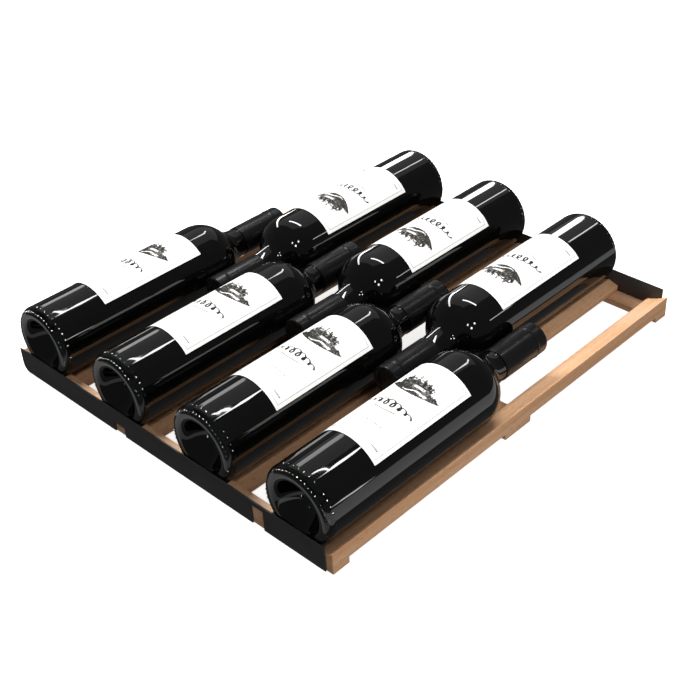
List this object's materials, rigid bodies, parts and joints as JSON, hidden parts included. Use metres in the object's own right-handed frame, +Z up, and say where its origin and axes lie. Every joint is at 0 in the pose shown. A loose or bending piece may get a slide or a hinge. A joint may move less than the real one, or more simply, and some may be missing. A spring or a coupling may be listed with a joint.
{
  "type": "loaded wine cooler shelf",
  "caption": "Slatted beech pull-out shelf with a black front trim and rear stop, holding dark Bordeaux bottles laid head to tail in its cradles.",
  "frame": {"origin": "centre of the footprint, on the surface that the shelf's feet and trim rest on", "axes": "+Z up, -Y towards the black front trim, +X to the right of someone facing that trim"},
  "size_m": [0.4228, 0.483, 0.0835],
  "materials": {
    "beech": "satin oiled",
    "black_metal": "satin powder coat",
    "zinc_screw": "zinc plated",
    "dark_glass": "glossy near-black bottle glass",
    "wine": "still red liquid",
    "cork": "natural cork",
    "capsule": "satin black shrink capsule",
    "label": "uncoated printed paper"
  },
  "bodies": {
    "shelf": {"front_board": "beech", "front_cross_slat": "beech", "front_trim": "black_metal", "left_side_rail": "beech", "middle_cross_slat": "beech", "rear_cross_slat": "beech", "rear_stop": "black_metal", "rear_stop_screw_1": "zinc_screw", "rear_stop_screw_2": "zinc_screw", "rear_stop_screw_3": "zinc_screw", "rear_stop_screw_4": "zinc_screw", "right_side_rail": "beech", "support_bar_1": "beech", "support_bar_2": "beech", "support_bar_3": "beech", "support_bar_4": "beech", "support_bar_5": "beech", "support_bar_6": "beech"},
    "front_bottle_1": {"front_bottle_1_glass_body": "dark_glass", "front_bottle_1_glass_neck": "dark_glass", "front_bottle_1_wine": "wine", "front_bottle_1_cork": "cork", "front_bottle_1_capsule": "capsule", "front_bottle_1_label": "label"},
    "front_bottle_2": {"front_bottle_2_glass_body": "dark_glass", "front_bottle_2_glass_neck": "dark_glass", "front_bottle_2_wine": "wine", "front_bottle_2_cork": "cork", "front_bottle_2_capsule": "capsule", "front_bottle_2_label": "label"},
    "front_bottle_3": {"front_bottle_3_glass_body": "dark_glass", "front_bottle_3_glass_neck": "dark_glass", "front_bottle_3_wine": "wine", "front_bottle_3_cork": "cork", "front_bottle_3_capsule": "capsule", "front_bottle_3_label": "label"},
    "front_bottle_4": {"front_bottle_4_glass_body": "dark_glass", "front_bottle_4_glass_neck": "dark_glass", "front_bottle_4_wine": "wine", "front_bottle_4_cork": "cork", "front_bottle_4_capsule": "capsule", "front_bottle_4_label": "label"},
    "rear_bottle_1": {"rear_bottle_1_glass_body": "dark_glass", "rear_bottle_1_glass_neck": "dark_glass", "rear_bottle_1_wine": "wine", "rear_bottle_1_cork": "cork", "rear_bottle_1_capsule": "capsule", "rear_bottle_1_label": "label"},
    "rear_bottle_2": {"rear_bottle_2_glass_body": "dark_glass", "rear_bottle_2_glass_neck": "dark_glass", "rear_bottle_2_wine": "wine", "rear_bottle_2_cork": "cork", "rear_bottle_2_capsule": "capsule", "rear_bottle_2_label": "label"},
    "rear_bottle_3": {"rear_bottle_3_glass_body": "dark_glass", "rear_bottle_3_glass_neck": "dark_glass", "rear_bottle_3_wine": "wine", "rear_bottle_3_cork": "cork", "rear_bottle_3_capsule": "capsule", "rear_bottle_3_label": "label"}
  },
  "joints": [
    {"name": "front_bottle_1_lift", "type": "slide", "parent": "shelf", "child": "front_bottle_1", "axis": [0, 0, 1], "range_m": [0, 0.12]},
    {"name": "front_bottle_2_lift", "type": "slide", "parent": "shelf", "child": "front_bottle_2", "axis": [0, 0, 1], "range_m": [0, 0.12]},
    {"name": "front_bottle_3_lift", "type": "slide", "parent": "shelf", "child": "front_bottle_3", "axis": [0, 0, 1], "range_m": [0, 0.12]},
    {"name": "front_bottle_4_lift", "type": "slide", "parent": "shelf", "child": "front_bottle_4", "axis": [0, 0, 1], "range_m": [0, 0.12]},
    {"name": "rear_bottle_1_lift", "type": "slide", "parent": "shelf", "child": "rear_bottle_1", "axis": [0, 0, 1], "range_m": [0, 0.12]},
    {"name": "rear_bottle_2_lift", "type": "slide", "parent": "shelf", "child": "rear_bottle_2", "axis": [0, 0, 1], "range_m": [0, 0.12]},
    {"name": "rear_bottle_3_lift", "type": "slide", "parent": "shelf", "child": "rear_bottle_3", "axis": [0, 0, 1], "range_m": [0, 0.12]}
  ]
}
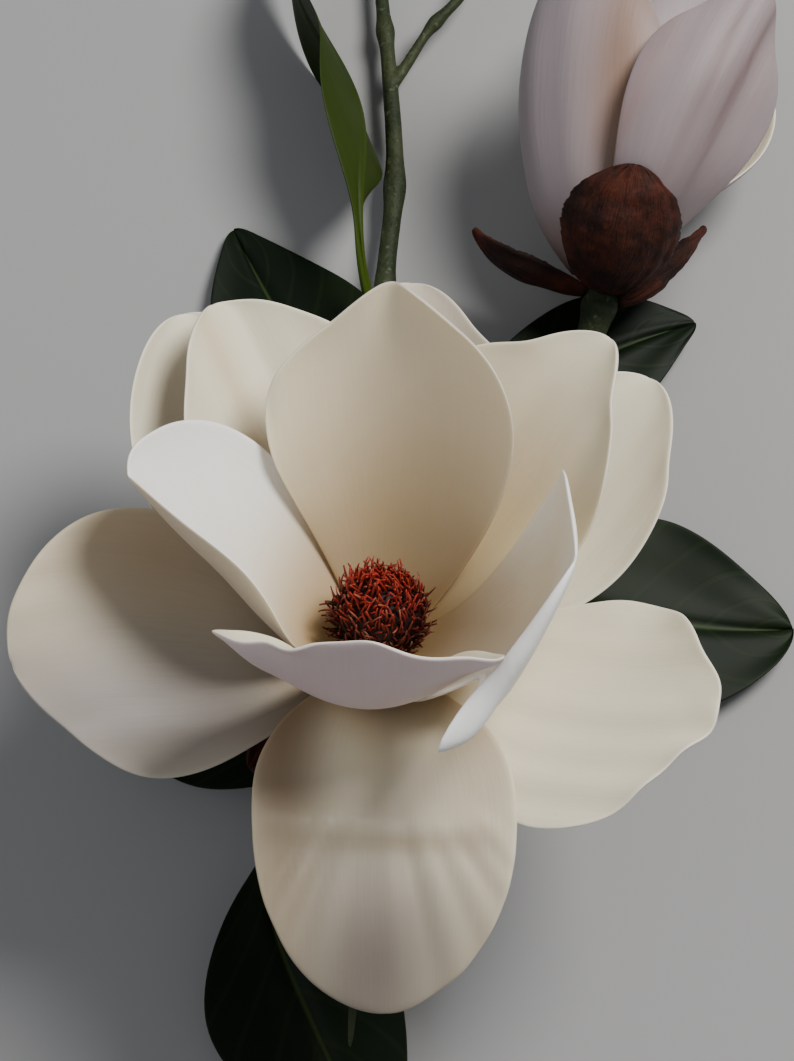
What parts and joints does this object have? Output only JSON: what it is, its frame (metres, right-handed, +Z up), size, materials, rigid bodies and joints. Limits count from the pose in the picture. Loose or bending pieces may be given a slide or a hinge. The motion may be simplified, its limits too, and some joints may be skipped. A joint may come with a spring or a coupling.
{
  "type": "magnolia branch",
  "caption": "Cut magnolia branch lying on a surface: a cream bloom wide open and facing up, a half-open bloom, brown bud scales and long leathery leaves on a green stem.",
  "frame": {"origin": "the middle of the branch's footprint, on the surface it lies on", "axes": "+Z up; +Y along the branch, from its cut end to its tip; +X to the right of someone who looks along +Y"},
  "size_m": [0.2366, 0.5599, 0.1685],
  "materials": {
    "petal": "soft, fleshy and matte, cream inside and greyer outside",
    "leaf": "leathery and half glossy, deep green",
    "young_leaf": "leathery and half glossy, yellowish green",
    "bark": "smooth green bark",
    "scale": "matte red-brown",
    "stamen": "matte dark red with cream tips"
  },
  "bodies": {
    "root": {"stem": "bark", "inner_petal_back": "petal", "inner_petal_front": "petal", "inner_petal_left": "petal", "inner_petal_right": "petal", "middle_petal_right": "petal", "middle_petal_left": "petal", "outer_petal_front": "petal", "outer_petal_right": "petal", "outer_petal_left": "petal", "outer_petal_back": "petal", "outer_petal_back_right": "petal", "outer_petal_back_left": "petal", "bloom_scale_left": "scale", "bloom_scale_right": "scale", "bloom_scale_back": "scale", "bud_petal_heart": "petal", "bud_petal_back_left": "petal", "bud_petal_back": "petal", "bud_petal_right": "petal", "bud_petal_left": "petal", "bud_petal_front": "petal", "bud_scale_front": "scale", "bud_scale_left": "scale", "bud_scale_right": "scale", "stamens": "stamen", "bud_stamens": "stamen", "tip_bud": "young_leaf", "leaf_back_left": "leaf", "leaf_back_right": "leaf", "leaf_right": "leaf", "leaf_left": "leaf", "leaf_front": "leaf", "leaf_upright": "young_leaf", "leaf_tip_right": "leaf", "leaf_tip_left": "leaf"}
  },
  "joints": []
}
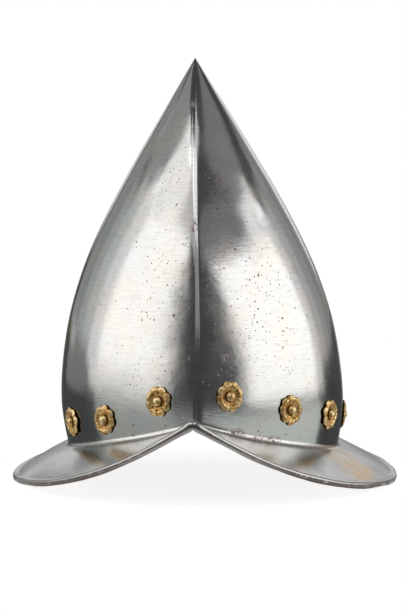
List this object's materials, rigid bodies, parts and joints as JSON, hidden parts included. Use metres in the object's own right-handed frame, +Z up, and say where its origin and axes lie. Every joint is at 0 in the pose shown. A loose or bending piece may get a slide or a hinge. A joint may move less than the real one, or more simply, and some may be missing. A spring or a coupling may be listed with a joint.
{
  "type": "morion helmet",
  "caption": "Peaked steel morion: a tall keeled skull, a boat-shaped brim with a rolled edge and a band of brass rosettes on domed rivets, worn on the head.",
  "frame": {"origin": "below the middle of the brim, in the plane that the lowest stretches of the rolled edge rest on", "axes": "+Z up to the apex, -Y towards the face, +X to the right of someone who looks at the helmet's face side"},
  "size_m": [0.2672, 0.355, 0.29],
  "materials": {
    "steel": "burnished by hand, with fine brush marks, brown rust pits and duller patches",
    "brass": "stamped, worn bright on the high places and brown in the hollows"
  },
  "bodies": {
    "root": {"skull_and_brim": "steel", "rosette_01": "brass", "rosette_02": "brass", "rosette_03": "brass", "rosette_04": "brass", "rosette_05": "brass", "rosette_06": "brass", "rosette_07": "brass", "rosette_08": "brass", "rosette_09": "brass", "rosette_10": "brass", "rosette_11": "brass", "rosette_12": "brass", "rosette_13": "brass", "rosette_14": "brass", "rivet_01": "brass", "rivet_02": "brass", "rivet_03": "brass", "rivet_04": "brass", "rivet_05": "brass", "rivet_06": "brass", "rivet_07": "brass", "rivet_08": "brass", "rivet_09": "brass", "rivet_10": "brass", "rivet_11": "brass", "rivet_12": "brass", "rivet_13": "brass", "rivet_14": "brass"}
  },
  "joints": []
}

◆ **WHAT TO PRODUCE**
Gather all the lines that include the word "from" and copy them out.

◆ **COMPLETED TASK**
What parts and joints does this object have? Output only JSON: what it is, its frame (metres, right-handed, +Z up), size, materials, rigid bodies and joints. Limits count from the pose in the picture. Loose or bending pieces may be given a slide or a hinge. The motion may be simplified, its limits too, and some joints may be skipped. A joint may come with a spring or a coupling.
  "frame": {"origin": "the middle of the branch's footprint, on the surface it lies on", "axes": "+Z up; +Y along the branch, from its cut end to its tip; +X to the right of someone who looks along +Y"},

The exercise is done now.